**STATED PROBLEM:** Give the listing below again in full, exactly as written.

** START OF MATERIAL **

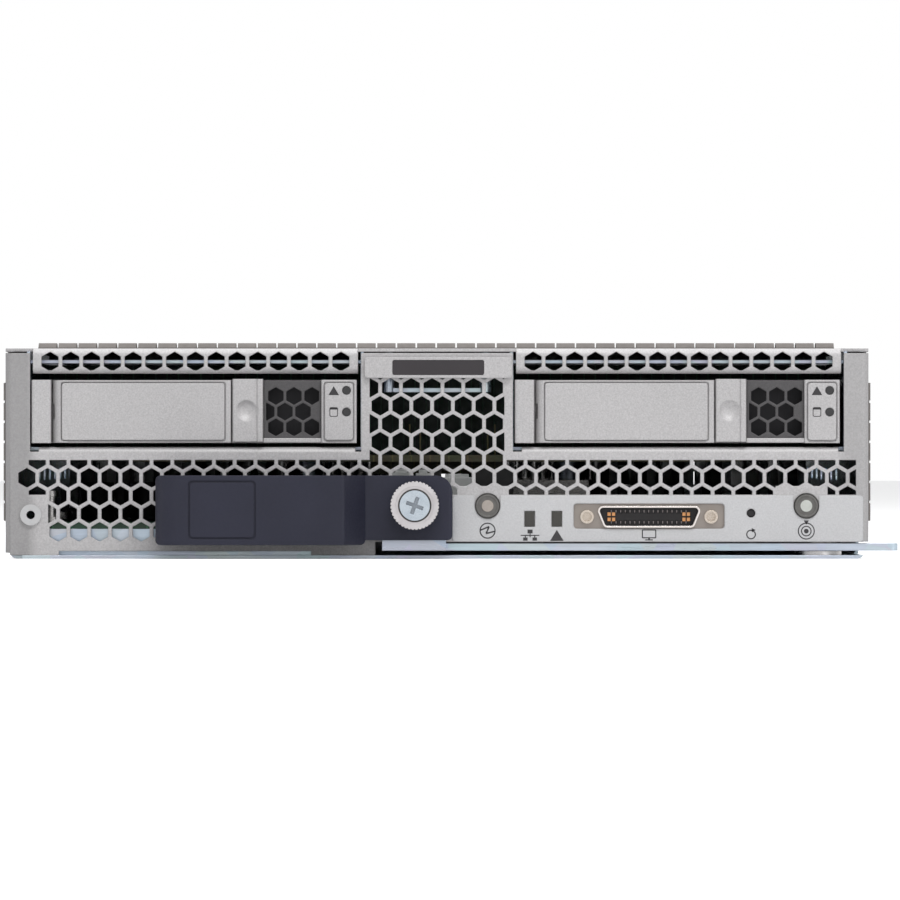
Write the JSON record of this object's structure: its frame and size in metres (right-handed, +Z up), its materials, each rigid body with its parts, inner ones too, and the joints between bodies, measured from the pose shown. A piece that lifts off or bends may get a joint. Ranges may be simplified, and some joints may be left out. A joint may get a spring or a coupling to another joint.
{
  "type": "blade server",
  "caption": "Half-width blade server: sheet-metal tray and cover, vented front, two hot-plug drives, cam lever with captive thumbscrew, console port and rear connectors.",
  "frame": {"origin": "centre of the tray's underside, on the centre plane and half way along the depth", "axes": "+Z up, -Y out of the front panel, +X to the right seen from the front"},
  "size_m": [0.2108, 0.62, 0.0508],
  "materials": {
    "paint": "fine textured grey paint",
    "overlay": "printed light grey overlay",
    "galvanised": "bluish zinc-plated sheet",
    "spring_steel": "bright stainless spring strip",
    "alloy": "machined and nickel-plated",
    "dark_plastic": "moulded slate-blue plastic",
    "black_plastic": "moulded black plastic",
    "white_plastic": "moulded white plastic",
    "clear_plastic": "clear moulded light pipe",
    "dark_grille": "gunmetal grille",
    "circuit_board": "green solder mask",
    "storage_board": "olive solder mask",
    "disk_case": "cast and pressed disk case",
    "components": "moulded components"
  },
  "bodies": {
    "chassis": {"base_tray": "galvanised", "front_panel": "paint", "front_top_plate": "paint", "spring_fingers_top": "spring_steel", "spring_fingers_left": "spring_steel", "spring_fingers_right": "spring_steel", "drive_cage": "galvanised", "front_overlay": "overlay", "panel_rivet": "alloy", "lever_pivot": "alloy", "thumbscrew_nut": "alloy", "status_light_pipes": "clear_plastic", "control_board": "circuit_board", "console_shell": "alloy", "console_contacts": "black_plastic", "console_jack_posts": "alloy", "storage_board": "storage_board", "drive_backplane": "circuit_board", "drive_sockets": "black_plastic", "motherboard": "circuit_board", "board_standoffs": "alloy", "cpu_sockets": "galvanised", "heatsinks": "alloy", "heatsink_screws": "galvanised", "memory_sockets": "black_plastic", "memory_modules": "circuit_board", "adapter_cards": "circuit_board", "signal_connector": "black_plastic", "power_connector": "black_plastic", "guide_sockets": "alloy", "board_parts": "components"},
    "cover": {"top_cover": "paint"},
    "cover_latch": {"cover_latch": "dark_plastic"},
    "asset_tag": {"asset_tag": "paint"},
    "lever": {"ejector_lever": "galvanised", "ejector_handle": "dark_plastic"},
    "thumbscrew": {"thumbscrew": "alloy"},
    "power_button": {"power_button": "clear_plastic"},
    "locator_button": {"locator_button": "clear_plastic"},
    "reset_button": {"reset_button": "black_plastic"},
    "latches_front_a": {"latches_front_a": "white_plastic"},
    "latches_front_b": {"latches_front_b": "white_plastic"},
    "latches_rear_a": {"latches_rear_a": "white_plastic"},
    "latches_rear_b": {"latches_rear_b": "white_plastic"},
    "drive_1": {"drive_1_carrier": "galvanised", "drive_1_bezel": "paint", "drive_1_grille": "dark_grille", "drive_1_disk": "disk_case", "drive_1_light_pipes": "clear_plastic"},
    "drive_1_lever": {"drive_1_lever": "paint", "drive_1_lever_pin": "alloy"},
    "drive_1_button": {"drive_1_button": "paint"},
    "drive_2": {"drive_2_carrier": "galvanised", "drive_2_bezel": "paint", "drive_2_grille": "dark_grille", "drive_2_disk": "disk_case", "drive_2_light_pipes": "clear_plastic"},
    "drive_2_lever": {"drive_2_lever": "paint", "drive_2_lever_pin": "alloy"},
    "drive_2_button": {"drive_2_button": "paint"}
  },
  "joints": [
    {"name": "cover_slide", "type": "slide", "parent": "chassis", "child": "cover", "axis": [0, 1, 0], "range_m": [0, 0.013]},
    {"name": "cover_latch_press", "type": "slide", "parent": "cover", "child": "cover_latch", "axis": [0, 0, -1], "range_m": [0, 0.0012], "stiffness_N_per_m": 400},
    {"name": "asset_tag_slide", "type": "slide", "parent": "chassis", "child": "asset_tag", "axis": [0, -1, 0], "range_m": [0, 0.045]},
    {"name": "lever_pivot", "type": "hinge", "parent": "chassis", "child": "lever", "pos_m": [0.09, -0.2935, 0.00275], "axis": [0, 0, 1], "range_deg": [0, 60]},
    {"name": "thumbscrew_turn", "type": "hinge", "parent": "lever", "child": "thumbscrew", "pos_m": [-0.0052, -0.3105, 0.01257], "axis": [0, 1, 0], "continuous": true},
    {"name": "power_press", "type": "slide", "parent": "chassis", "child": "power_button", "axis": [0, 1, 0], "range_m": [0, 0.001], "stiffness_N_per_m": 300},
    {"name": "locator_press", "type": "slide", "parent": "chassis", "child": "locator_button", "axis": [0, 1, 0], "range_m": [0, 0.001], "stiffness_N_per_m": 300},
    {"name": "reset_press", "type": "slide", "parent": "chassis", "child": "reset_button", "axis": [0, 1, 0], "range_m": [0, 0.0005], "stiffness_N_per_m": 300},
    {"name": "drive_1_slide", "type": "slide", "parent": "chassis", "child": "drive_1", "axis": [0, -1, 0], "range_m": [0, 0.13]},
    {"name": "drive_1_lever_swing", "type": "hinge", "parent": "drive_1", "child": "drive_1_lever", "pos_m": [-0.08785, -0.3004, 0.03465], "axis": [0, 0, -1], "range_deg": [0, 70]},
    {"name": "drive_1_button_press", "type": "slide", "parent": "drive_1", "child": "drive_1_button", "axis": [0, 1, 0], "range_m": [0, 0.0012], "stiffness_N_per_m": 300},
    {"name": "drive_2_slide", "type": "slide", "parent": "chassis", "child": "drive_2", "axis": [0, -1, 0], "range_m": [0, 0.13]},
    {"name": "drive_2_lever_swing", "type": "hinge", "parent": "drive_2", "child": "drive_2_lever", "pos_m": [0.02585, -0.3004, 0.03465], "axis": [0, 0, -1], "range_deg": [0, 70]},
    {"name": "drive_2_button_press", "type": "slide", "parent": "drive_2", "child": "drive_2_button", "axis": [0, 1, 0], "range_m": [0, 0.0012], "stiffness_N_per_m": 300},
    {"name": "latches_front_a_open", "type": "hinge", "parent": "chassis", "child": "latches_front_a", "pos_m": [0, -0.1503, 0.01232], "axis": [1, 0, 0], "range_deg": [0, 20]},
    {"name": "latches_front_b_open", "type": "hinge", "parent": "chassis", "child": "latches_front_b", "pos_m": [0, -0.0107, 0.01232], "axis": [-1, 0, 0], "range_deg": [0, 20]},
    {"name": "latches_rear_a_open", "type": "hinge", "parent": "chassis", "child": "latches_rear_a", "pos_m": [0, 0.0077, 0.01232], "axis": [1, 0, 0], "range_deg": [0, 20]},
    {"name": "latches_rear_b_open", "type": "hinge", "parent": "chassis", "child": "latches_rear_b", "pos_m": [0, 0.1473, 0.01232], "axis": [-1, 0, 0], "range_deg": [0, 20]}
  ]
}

** END OF MATERIAL **

**THE RESPONSE:**
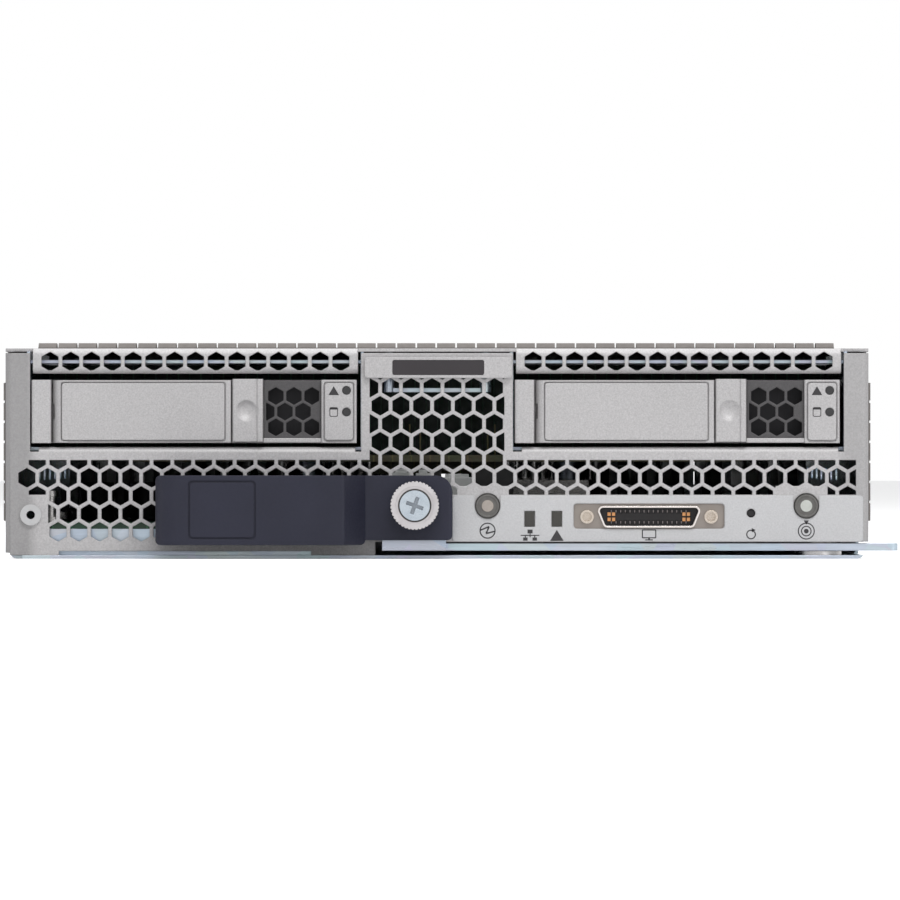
Write the JSON record of this object's structure: its frame and size in metres (right-handed, +Z up), its materials, each rigid body with its parts, inner ones too, and the joints between bodies, measured from the pose shown. A piece that lifts off or bends may get a joint. Ranges may be simplified, and some joints may be left out. A joint may get a spring or a coupling to another joint.
{
  "type": "blade server",
  "caption": "Half-width blade server: sheet-metal tray and cover, vented front, two hot-plug drives, cam lever with captive thumbscrew, console port and rear connectors.",
  "frame": {"origin": "centre of the tray's underside, on the centre plane and half way along the depth", "axes": "+Z up, -Y out of the front panel, +X to the right seen from the front"},
  "size_m": [0.2108, 0.62, 0.0508],
  "materials": {
    "paint": "fine textured grey paint",
    "overlay": "printed light grey overlay",
    "galvanised": "bluish zinc-plated sheet",
    "spring_steel": "bright stainless spring strip",
    "alloy": "machined and nickel-plated",
    "dark_plastic": "moulded slate-blue plastic",
    "black_plastic": "moulded black plastic",
    "white_plastic": "moulded white plastic",
    "clear_plastic": "clear moulded light pipe",
    "dark_grille": "gunmetal grille",
    "circuit_board": "green solder mask",
    "storage_board": "olive solder mask",
    "disk_case": "cast and pressed disk case",
    "components": "moulded components"
  },
  "bodies": {
    "chassis": {"base_tray": "galvanised", "front_panel": "paint", "front_top_plate": "paint", "spring_fingers_top": "spring_steel", "spring_fingers_left": "spring_steel", "spring_fingers_right": "spring_steel", "drive_cage": "galvanised", "front_overlay": "overlay", "panel_rivet": "alloy", "lever_pivot": "alloy", "thumbscrew_nut": "alloy", "status_light_pipes": "clear_plastic", "control_board": "circuit_board", "console_shell": "alloy", "console_contacts": "black_plastic", "console_jack_posts": "alloy", "storage_board": "storage_board", "drive_backplane": "circuit_board", "drive_sockets": "black_plastic", "motherboard": "circuit_board", "board_standoffs": "alloy", "cpu_sockets": "galvanised", "heatsinks": "alloy", "heatsink_screws": "galvanised", "memory_sockets": "black_plastic", "memory_modules": "circuit_board", "adapter_cards": "circuit_board", "signal_connector": "black_plastic", "power_connector": "black_plastic", "guide_sockets": "alloy", "board_parts": "components"},
    "cover": {"top_cover": "paint"},
    "cover_latch": {"cover_latch": "dark_plastic"},
    "asset_tag": {"asset_tag": "paint"},
    "lever": {"ejector_lever": "galvanised", "ejector_handle": "dark_plastic"},
    "thumbscrew": {"thumbscrew": "alloy"},
    "power_button": {"power_button": "clear_plastic"},
    "locator_button": {"locator_button": "clear_plastic"},
    "reset_button": {"reset_button": "black_plastic"},
    "latches_front_a": {"latches_front_a": "white_plastic"},
    "latches_front_b": {"latches_front_b": "white_plastic"},
    "latches_rear_a": {"latches_rear_a": "white_plastic"},
    "latches_rear_b": {"latches_rear_b": "white_plastic"},
    "drive_1": {"drive_1_carrier": "galvanised", "drive_1_bezel": "paint", "drive_1_grille": "dark_grille", "drive_1_disk": "disk_case", "drive_1_light_pipes": "clear_plastic"},
    "drive_1_lever": {"drive_1_lever": "paint", "drive_1_lever_pin": "alloy"},
    "drive_1_button": {"drive_1_button": "paint"},
    "drive_2": {"drive_2_carrier": "galvanised", "drive_2_bezel": "paint", "drive_2_grille": "dark_grille", "drive_2_disk": "disk_case", "drive_2_light_pipes": "clear_plastic"},
    "drive_2_lever": {"drive_2_lever": "paint", "drive_2_lever_pin": "alloy"},
    "drive_2_button": {"drive_2_button": "paint"}
  },
  "joints": [
    {"name": "cover_slide", "type": "slide", "parent": "chassis", "child": "cover", "axis": [0, 1, 0], "range_m": [0, 0.013]},
    {"name": "cover_latch_press", "type": "slide", "parent": "cover", "child": "cover_latch", "axis": [0, 0, -1], "range_m": [0, 0.0012], "stiffness_N_per_m": 400},
    {"name": "asset_tag_slide", "type": "slide", "parent": "chassis", "child": "asset_tag", "axis": [0, -1, 0], "range_m": [0, 0.045]},
    {"name": "lever_pivot", "type": "hinge", "parent": "chassis", "child": "lever", "pos_m": [0.09, -0.2935, 0.00275], "axis": [0, 0, 1], "range_deg": [0, 60]},
    {"name": "thumbscrew_turn", "type": "hinge", "parent": "lever", "child": "thumbscrew", "pos_m": [-0.0052, -0.3105, 0.01257], "axis": [0, 1, 0], "continuous": true},
    {"name": "power_press", "type": "slide", "parent": "chassis", "child": "power_button", "axis": [0, 1, 0], "range_m": [0, 0.001], "stiffness_N_per_m": 300},
    {"name": "locator_press", "type": "slide", "parent": "chassis", "child": "locator_button", "axis": [0, 1, 0], "range_m": [0, 0.001], "stiffness_N_per_m": 300},
    {"name": "reset_press", "type": "slide", "parent": "chassis", "child": "reset_button", "axis": [0, 1, 0], "range_m": [0, 0.0005], "stiffness_N_per_m": 300},
    {"name": "drive_1_slide", "type": "slide", "parent": "chassis", "child": "drive_1", "axis": [0, -1, 0], "range_m": [0, 0.13]},
    {"name": "drive_1_lever_swing", "type": "hinge", "parent": "drive_1", "child": "drive_1_lever", "pos_m": [-0.08785, -0.3004, 0.03465], "axis": [0, 0, -1], "range_deg": [0, 70]},
    {"name": "drive_1_button_press", "type": "slide", "parent": "drive_1", "child": "drive_1_button", "axis": [0, 1, 0], "range_m": [0, 0.0012], "stiffness_N_per_m": 300},
    {"name": "drive_2_slide", "type": "slide", "parent": "chassis", "child": "drive_2", "axis": [0, -1, 0], "range_m": [0, 0.13]},
    {"name": "drive_2_lever_swing", "type": "hinge", "parent": "drive_2", "child": "drive_2_lever", "pos_m": [0.02585, -0.3004, 0.03465], "axis": [0, 0, -1], "range_deg": [0, 70]},
    {"name": "drive_2_button_press", "type": "slide", "parent": "drive_2", "child": "drive_2_button", "axis": [0, 1, 0], "range_m": [0, 0.0012], "stiffness_N_per_m": 300},
    {"name": "latches_front_a_open", "type": "hinge", "parent": "chassis", "child": "latches_front_a", "pos_m": [0, -0.1503, 0.01232], "axis": [1, 0, 0], "range_deg": [0, 20]},
    {"name": "latches_front_b_open", "type": "hinge", "parent": "chassis", "child": "latches_front_b", "pos_m": [0, -0.0107, 0.01232], "axis": [-1, 0, 0], "range_deg": [0, 20]},
    {"name": "latches_rear_a_open", "type": "hinge", "parent": "chassis", "child": "latches_rear_a", "pos_m": [0, 0.0077, 0.01232], "axis": [1, 0, 0], "range_deg": [0, 20]},
    {"name": "latches_rear_b_open", "type": "hinge", "parent": "chassis", "child": "latches_rear_b", "pos_m": [0, 0.1473, 0.01232], "axis": [-1, 0, 0], "range_deg": [0, 20]}
  ]
}